First, the U.S. plan throws money down the drain. Our huge demand for drugs
and willingness to pay whatever they cost will ensure plenty of sources
around the world. Cut off the Colombian supply, and other farmers will move
into this profitable market.

Second, we are giving massive support to the very sort of government we
abhor: government by military force. We have seen a long dismal history of
bloody oppression in the countries of Central and South America. How can we
justify handing over millions to a government to destroy its own farmers?
Farmers will not be dissuaded from planting a crop that is many times more
profitable than anything else they can grow. Government "persuasion" will
surely meet local resistance. No cure for that but to wipe out the
unrepentant farmers -- with the financial support, and thus the blessing,
of the United States. This in a country where the farmers are the demos in
democracy.

Worst of all is the long-term result of drawing another part of the world
into our own domestic problem. Our country did this once before not very
long ago. I don't think Americans realize the frightful cost of the Cold
War to other continents.
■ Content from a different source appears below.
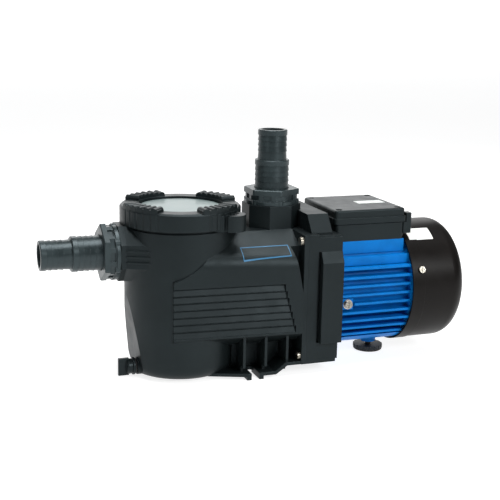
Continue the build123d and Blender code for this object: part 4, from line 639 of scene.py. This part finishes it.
def film_sheet(place, facing, size, corner):
    """A thin sheet with rounded corners at a place, its own x along the shaft."""
    start_fresh()
    bpy.ops.mesh.primitive_grid_add(x_subdivisions=28, y_subdivisions=24, size=1.0)
    sheet = bpy.context.active_object
    sheet.scale = (size[0], size[1], 1.0)
    bpy.ops.object.transform_apply(location=False, rotation=False, scale=True)
    bpy.ops.object.mode_set(mode="EDIT")
    bpy.context.tool_settings.mesh_select_mode = (True, False, False)
    reach = (size[0] / 2 - 1e-5, size[1] / 2 - 1e-5)
    pick(sheet.data, lambda co: abs(co.x) > reach[0] and abs(co.y) > reach[1])
    bpy.ops.mesh.bevel(offset=corner, segments=4, affect="VERTICES", clamp_overlap=True)
    bpy.ops.object.mode_set(mode="OBJECT")
    sheet.location = place
    sheet.rotation_euler = (facing, 0, 0)
    return sheet


def drape(sheet, node, thickness):
    """Presses a sheet onto a CAD node along the sheet's own z, and gives it a thickness."""
    wrap = sheet.modifiers.new("press", "SHRINKWRAP")
    wrap.target = frame["nodes"][node]
    wrap.wrap_method = "PROJECT"
    wrap.use_project_z = True
    wrap.use_negative_direction = True
    wrap.use_positive_direction = False
    wrap.offset = thickness * 0.3
    wall = sheet.modifiers.new("thickness", "SOLIDIFY")
    wall.thickness = thickness
    wall.offset = 1.0


class PUMP_OT_labels(bpy.types.Operator):
    """Lay the blank sticker, the blank plate and the printed outline"""

    bl_idname = "pump.labels"
    bl_label = "Labels"
    bl_options = {"REGISTER", "UNDO"}

    def execute(self, context):
        sizes = context.scene.pump_label
        white = printed_film("label film", (0.78, 0.79, 0.78), 0.42)
        silver = printed_film("plate film", (0.50, 0.54, 0.53), 0.36)
        blue = printed_film("printed line", (0.0, 0.11, 0.24), 0.45)
        low, high = (Vector(c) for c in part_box("fan_cover"))
        reach = (high.y - low.y) / 2 + LABEL_HOVER
        turn = sizes.sticker_angle
        middle = (
            low.x + STICKER_INSET + sizes.sticker_length / 2,
            reach * math.cos(turn),
            SHAFT_Z + reach * math.sin(turn),
        )
        size = (sizes.sticker_length, sizes.sticker_width)
        sticker = film_sheet(middle, turn - math.pi / 2, size, STICKER_CORNER)
        drape(sticker, "fan_cover", sizes.thickness)
        settle(sticker, "fan_cover_sticker", "housing", white)
        low, high = (Vector(c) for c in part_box("terminal_box_lid"))
        spot = (high.x - PLATE_INSET[0], low.y + PLATE_INSET[1], high.z + PLATE_HOVER)
        plate = film_sheet(spot, 0.0, (sizes.plate_length, sizes.plate_width), PLATE_CORNER)
        drape(plate, "terminal_box_lid", sizes.thickness)
        settle(plate, "terminal_lid_plate", "housing", silver)
        self.outline(sizes, blue)
        return {"FINISHED"}

    def outline(self, sizes, finish):
        """A printed rectangle on the sloping roof beside the discharge neck."""
        low, high = (Vector(c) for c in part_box("discharge_nut"))
        middle_x = (low.x + high.x) / 2
        near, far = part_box("pump_housing")
        start_fresh()
        bpy.ops.mesh.primitive_plane_add(size=1.0)
        line = bpy.context.active_object
        line.scale = (*OUTLINE_SIZE, 1.0)
        bpy.ops.object.transform_apply(location=False, rotation=False, scale=True)
        bpy.ops.object.mode_set(mode="EDIT")
        bpy.context.tool_settings.mesh_select_mode = (False, False, True)
        bpy.ops.mesh.select_all(action="SELECT")
        bpy.ops.mesh.inset(thickness=sizes.outline_line)
        bpy.ops.mesh.delete(type="FACE")
        bpy.ops.mesh.select_all(action="SELECT")
        bpy.ops.mesh.subdivide(number_cuts=24)
        bpy.ops.object.mode_set(mode="OBJECT")
        line.location = (middle_x - OUTLINE_INSET[0], near[1] + OUTLINE_INSET[1], far[2])
        drape(line, "pump_housing", sizes.thickness)
        settle(line, "roof_outline", "housing", finish)


class PUMP_OT_levelling_stud(bpy.types.Operator):
    """Cut the thread of the levelling foot's stud"""

    bl_idname = "pump.levelling_stud"
    bl_label = "Levelling stud"
    bl_options = {"REGISTER", "UNDO"}

    def execute(self, context):
        pitch = context.scene.pump_label.thread_pitch
        low, high = (Vector(c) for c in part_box("foot_stud"))
        radius = (high.x - low.x) / 2
        depth = pitch * 0.5
        start_fresh()
        bpy.ops.mesh.primitive_circle_add(
            vertices=STUD_SIDES,
            radius=radius - depth,
            fill_type="NGON",
            location=((low.x + high.x) / 2, (low.y + high.y) / 2, low.z),
        )
        stud = bpy.context.active_object
        bpy.ops.object.mode_set(mode="EDIT")
        bpy.context.tool_settings.mesh_select_mode = (False, False, True)
        bpy.ops.mesh.select_all(action="SELECT")
        turns = int((high.z - low.z) / pitch)
        step = (high.z - low.z) / (2 * turns)
        grow = radius / (radius - depth)
        for half in range(2 * turns):
            bpy.ops.mesh.extrude_region_move(TRANSFORM_OT_translate={"value": (0, 0, step)})
            factor = grow if half % 2 == 0 else 1 / grow
            bpy.ops.transform.resize(value=(factor, factor, 1.0))
        bpy.ops.mesh.select_all(action="SELECT")
        bpy.ops.mesh.normals_make_consistent(inside=False)
        bpy.ops.object.mode_set(mode="OBJECT")
        finish = frame["nodes"]["foot_stud"].data.materials[0]
        settle(stud, "levelling_stud_thread", "levelling_screw", finish)
        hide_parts("foot_stud")
        return {"FINISHED"}


# ---------------------------------------------------------------- stage
def soft_box(name, power):
    """Hangs one of the rectangular lights, aimed at its target."""
    place, target, size = SOFT_BOXES[name]
    light = bpy.data.lights.new(name, "AREA")
    light.shape = "RECTANGLE"
    light.size, light.size_y = size
    light.energy = power
    lamp = bpy.data.objects.new(name, light)
    bpy.context.scene.collection.objects.link(lamp)
    lamp.location = place
    aim = Vector(target) - Vector(place)
    lamp.rotation_euler = aim.to_track_quat("-Z", "Y").to_euler()


def plain_paper(name, roughness, glow):
    """A matt stage surface that adds some white of its own."""
    material, tree, shader, place = base_tree(
        name,
        (0.5, 0.5, 0.5),
        Roughness=roughness,
        Emission_Color=(1, 1, 1, 1),
        Emission_Strength=glow,
        Specular_IOR_Level=0.1,
    )
    return material, tree, shader, place


class PUMP_OT_stage(bpy.types.Operator):
    """Lay the floor, hang the lights and place the camera"""

    bl_idname = "pump.stage"
    bl_label = "Studio"
    bl_options = {"REGISTER", "UNDO"}

    def execute(self, context):
        settings = context.scene.pump_stage
        self.lay_floor(context, settings)
        self.fill_room(context, settings)
        power = settings.key_power
        soft_box("overhead", power)
        soft_box("front_key", power * settings.front_share)
        soft_box("left_fill", power * LEFT_FILL_SHARE)
        soft_box("back_rim", power * BACK_RIM_SHARE)
        self.place_camera(context, settings)
        return {"FINISHED"}

    def lay_floor(self, context, settings):
        """A paper floor whose far side rises into a wall."""
        start_fresh()
        bpy.ops.mesh.primitive_plane_add(size=FLOOR_SIZE, location=(0, 0, -FLOOR_DROP))
        floor = context.active_object
        floor.name = "studio_floor"
        material, tree, shader, place = plain_paper("studio floor", 0.8, settings.floor_glow)
        clouds = noise(tree, place, 0.8, 2.0)
        paper = colour_out(tint(tree, clouds, (0.44, 0.44, 0.44), (0.48, 0.48, 0.48)))
        wire(tree, paper, shader.inputs["Base Color"])
        floor.data.materials.append(material)
        bpy.ops.object.mode_set(mode="EDIT")
        bpy.context.tool_settings.mesh_select_mode = (True, False, False)
        pick(floor.data, lambda co: co.y > WALL_START)
        bpy.ops.mesh.extrude_region_move(TRANSFORM_OT_translate={"value": WALL_RISE})
        bpy.ops.object.mode_set(mode="OBJECT")
        floor.data.materials.append(plain_paper("studio wall", 0.9, settings.wall_glow)[0])
        for polygon in floor.data.polygons:
            polygon.material_index = 1 if abs(polygon.normal.z) < 0.7 else 0

    def fill_room(self, context, settings):
        """A dim cool light all round, with plain white beyond the floor."""
        world = bpy.data.worlds.new("studio")
        context.scene.world = world
        world.use_nodes = True
        tree = world.node_tree
        room = tree.nodes["Background"]
        room.inputs["Color"].default_value = (0.93, 0.97, 1.0, 1)
        room.inputs["Strength"].default_value = settings.room_light
        plain = add(tree, "ShaderNodeBackground", Color=(1, 1, 1, 1), Strength=1.0)
        rays = add(tree, "ShaderNodeLightPath")
        shown = add(tree, "ShaderNodeMixShader")
        wire(tree, rays.outputs["Is Camera Ray"], shown.inputs[0])
        wire(tree, room.outputs[0], shown.inputs[1])
        wire(tree, plain.outputs[0], shown.inputs[2])
        wire(tree, shown.outputs[0], tree.nodes["World Output"].inputs[0])

    def place_camera(self, context, settings):
        """The camera, turned by yaw, then pitch, then roll."""
        camera = bpy.data.cameras.new("studio_camera")
        camera.lens = settings.lens
        camera.sensor_width = 36.0
        camera.clip_start = 0.05
        camera.clip_end = 60.0
        eye = bpy.data.objects.new("studio_camera", camera)
        context.scene.collection.objects.link(eye)
        yaw, pitch, roll = (math.radians(a) for a in CAMERA_ANGLES)
        level = math.cos(pitch)
        forward = Vector((math.sin(yaw) * level, math.cos(yaw) * level, -math.sin(pitch)))
        right = Vector((math.cos(yaw), -math.sin(yaw), 0))
        up = right.cross(forward)
        across = right * math.cos(roll) + up * math.sin(roll)
        upright = up * math.cos(roll) - right * math.sin(roll)
        turn = Matrix((across, upright, -forward)).transposed().to_4x4()
        eye.matrix_world = Matrix.Translation(CAMERA_PLACE) @ turn
        context.scene.camera = eye
        context.scene.view_settings.view_transform = "Standard"


# ---------------------------------------------------------------- panel and start
STEPS = (PUMP_OT_finishes, PUMP_OT_labels, PUMP_OT_levelling_stud, PUMP_OT_stage)


class PUMP_PT_panel(bpy.types.Panel):
    """Buttons for the pump's finishing steps"""

    bl_idname = "PUMP_PT_panel"
    bl_label = "Pool Pump"
    bl_space_type = "VIEW_3D"
    bl_region_type = "UI"
    bl_category = "Pool Pump"

    def draw(self, context):
        scene = context.scene
        for group in (scene.pump_finish, scene.pump_label, scene.pump_stage):
            for key in group.bl_rna.properties.keys():
                if key not in ("rna_type", "name"):
                    self.layout.prop(group, key)
        for step in STEPS:
            self.layout.operator(step.bl_idname)


CLASSES = (PumpFinishSettings, PumpLabelSettings, PumpStageSettings, *STEPS, PUMP_PT_panel)


def register():
    for item in CLASSES:
        bpy.utils.register_class(item)
    scene = bpy.types.Scene
    scene.pump_finish = bpy.props.PointerProperty(type=PumpFinishSettings)
    scene.pump_label = bpy.props.PointerProperty(type=PumpLabelSettings)
    scene.pump_stage = bpy.props.PointerProperty(type=PumpStageSettings)


def unregister():
    scene = bpy.types.Scene
    del scene.pump_finish
    del scene.pump_label
    del scene.pump_stage
    for item in reversed(CLASSES):
        bpy.utils.unregister_class(item)


def main():
    register()
    bpy.ops.pump.finishes()
    bpy.ops.pump.labels()
    bpy.ops.pump.levelling_stud()
    bpy.ops.pump.stage()


if __name__ == "__main__":
    main()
In those bad old days, we didn't fight the Soviet
Union directly, but instead both sides poured weapons into Africa. By
exporting our own war overseas, we created within already unstable
societies a capacity for murder on a giant scale. Living and working for 13
years in Africa, both West and East, my husband and I saw the grim results
of U.S. and Russian "foreign aid" -- machine guns for everyday burglaries,
automatic weapons in land disputes between villages. By deluding ourselves
that Colombia can solve our drug problem, we will guarantee for her and
neighboring countries a bloody and dangerous future.

I beg you to urge the U.S. government not to support this ill-conceived
plan. The war on drugs, like charity, begins at home. There are some things
we could do here with the money; over there it will only kill far more
Colombians than drugs ever killed Americans.